Я-то все время прерывался, потому что опять попадал на фронт. Я мог бы и избегать всего этого, фронтов и прочее, но у меня всю жизнь было чувство неловкости попадать в какие-то более или менее исключительные условия. Ежели все воюют — надо воевать. Ежели все голодают — нужно голодать. Ну, голодать... все голодающие стараются что-то отхватить, конечно, и наесться. Ну, и я старался отхватить и наесться, но попадать в какие-то исключительные условия неприятно. А воевали мы тогда разутые, раздетые, голодные, холодные. Ужас! Ужас! Ужас! Но ничего.
Сперва деникинцы нас до самой Тулы прогнали, а потом мы их аж до самого Черного моря взад отогнали. Так что война была веселой, подвижной тогда. Мы, я помню, месяца полтора, наверное, против Дикой дивизии воевали. Они у мужиков бессловесный скот брали, а нам птица оставалась только. Когда они откатывались, они скот весь сжирали, а как-то за всем не угонишься, и кур, уток, гусей — это мы уже приканчивали. Так что после обоюдной гражданской войны мужички-то оставались того... при пиковом интересе.
Я не знаю, насколько я вам ясно описал стиль тогдашней жизни: смесь учения, слушания университетских лекций, кружковщины, работы грузчиком, работы в Зоологическом музее.
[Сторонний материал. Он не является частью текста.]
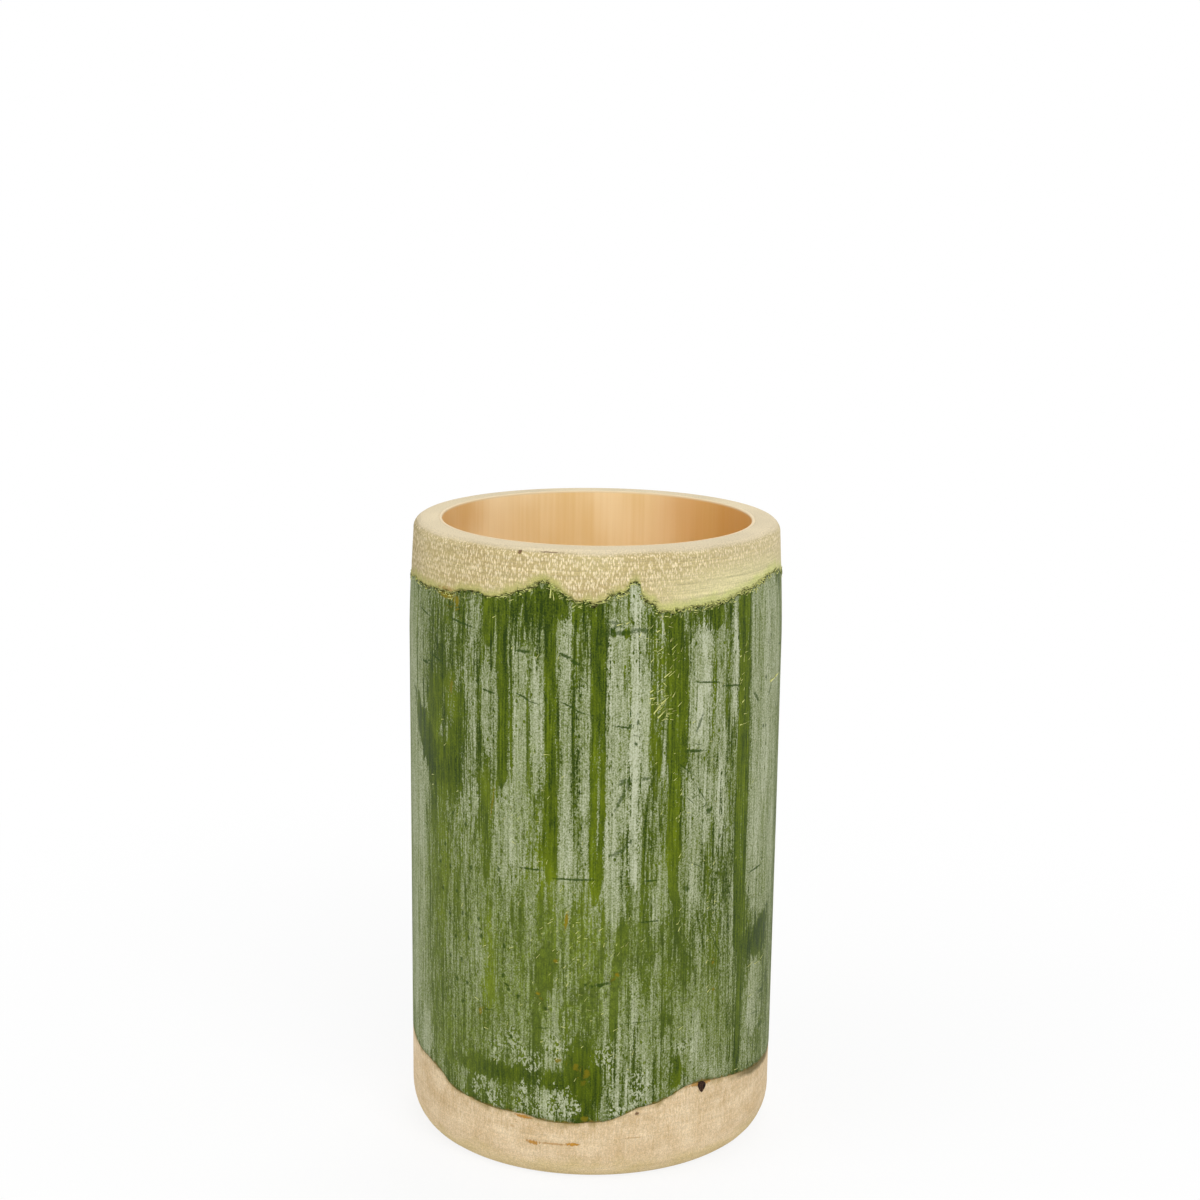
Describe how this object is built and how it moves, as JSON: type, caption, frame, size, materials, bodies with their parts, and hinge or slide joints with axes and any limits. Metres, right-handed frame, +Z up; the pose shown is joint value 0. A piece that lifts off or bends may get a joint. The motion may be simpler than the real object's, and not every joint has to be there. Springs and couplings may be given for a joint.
{
  "type": "bamboo cup",
  "caption": "Straight-sided drinking cup cut from one green bamboo internode, with a ground pale rim and foot and a natural node diaphragm as its floor.",
  "frame": {"origin": "centre of the ring that the cup stands on, on the table's surface", "axes": "+Z up along the culm's axis towards the lip; -Y is the side that faces the camera in the picture, +X its right"},
  "size_m": [0.075, 0.075, 0.126],
  "materials": {
    "culm_timber": "ground bare bamboo, matt",
    "green_rind": "raw green rind under a rubbed pale wax bloom",
    "pith_lining": "smooth warm inner wall",
    "node_diaphragm": "dry pithy bamboo",
    "bud_knot": "dead dark knot"
  },
  "bodies": {
    "root": {"culm_wall": "culm_timber", "green_rind": "green_rind", "pith_lining": "pith_lining", "node_diaphragm": "node_diaphragm", "bud_knot": "bud_knot"}
  },
  "joints": []
}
Периодически прерывалось все это военно-гражданскими эпизодами. В общем, по-моему, жизнь была веселой: мало-мало голодали, мало-мало холодали — все такое. Но люди мы были молодые, здоровые, крепкие. Жили мы, сколь ни странно, в общем, довольно-таки вне политики. Я принадлежал к тем людям, которые сознательно не попали, скажем, в эмиграцию, к белым. Не по политическим причинам. Я отнюдь не был ни коммунистом, ни «сицилистом», ни каким другим стрекулистом, а просто я считал, что нужно быть в пределах границ своего Отечества. И все. И сражаться с тем, кто извне в границы моего Отечества приходит.
Я был достаточно грамотным человеком, чтобы видеть, что белое движение несерьезное, что дюжина самых разнообразных течений — все это сдобрено буржуазной спекуляцией. Мне пришлось побывать в Киеве времен гетманщины, когда я возвращался с Юго-Западного фронта. Меня там забрали, мобилизнули в синие жупаны. Я оттуда «втик на коню» и со всей обмундировочкой казацкой до Москвы — и все.